Two Australian Man Bookerites, the 2014 winner Richard Flanagan and 2010 longlisted Christos Tsiolkas, have been voicing their concerns in no uncertain terms at their government's proposal to remove import restrictions on books. Aussie readers currently pay a 35 per cent premium on their reading but, argue the writers, removing this would make life infinitely harder for native writers. Tsiolkas says: ‘I fear that the lifting of the restrictions will result in job losses in publishing, and we writers depend on the labour and support of the people who work in the publishing industry . . . my fear is that the changes will result in less of our fiction being published and in less adventurous publishers.’ Flanagan meanwhile appealed directly to the Prime Minister Malcolm Turnbull: ‘For a government that claims it is committed to innovation it is a measure that will lay waste to Australian writing.’ Whether Australia will end up with cheaper books or better ones still remains to be seen.


Some consolation for Anne Enright. The 2007 MB winner (The Gathering) may have missed out on this year's prize – her charge being stopped at the longlist stage – but The Green Road has just picked up the top novel prize at the Irish Book Awards. Donal Ryan, MB shortlisted in 2013 for The Spinning Heart, was another winner, picking up the best short story award. The awards comprise 13 different categories and some 45,000 readers voted. The overall book of the year (Ryan is a previous winner) has still to be decided. It may not be the Suffragettes but if you wish to exercise your democratic right to vote, go here. So it is all to play for for Enright and Ryan.
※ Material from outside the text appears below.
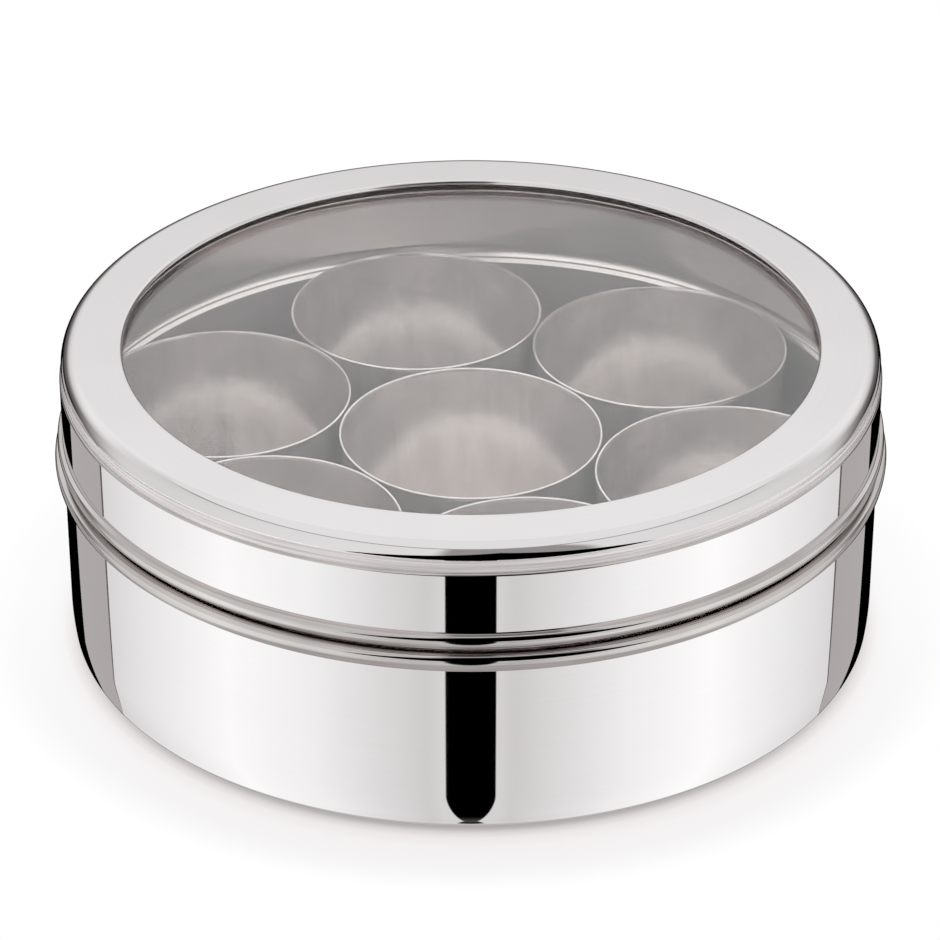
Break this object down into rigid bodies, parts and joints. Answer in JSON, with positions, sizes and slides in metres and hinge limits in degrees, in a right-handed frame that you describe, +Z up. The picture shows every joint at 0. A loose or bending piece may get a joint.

The Bookseller has just published its annual list of the 100 most influential figures in British publishing. Not only do the chosen ones have a coveted place on the list but they are given further whizzy tags such as ‘trendsetter or ‘leader’ (something to put on their passports perhaps). The Man Booker has two representatives among the assorted publishing CEOs and booksellers; Gaby Wood, the Booker Prize Foundation’s new Literary Director, and Dotti Irving, doyenne of, among other things, the prize's publicity. Gaby is tagged as a ‘trendsetter’ while Dotti is both ‘evergreen’ and a ‘leader’ – which will come as no surprise to anyone who knows them. Perhaps inspired by the ‘Man Booker Dozen’ (a longlist of 13) the Bookseller traditionally chooses a 101st mover and shaker and this year it is the MD of Waterstone's James Daunt who also happens to be on the Man Booker Advisory Committee.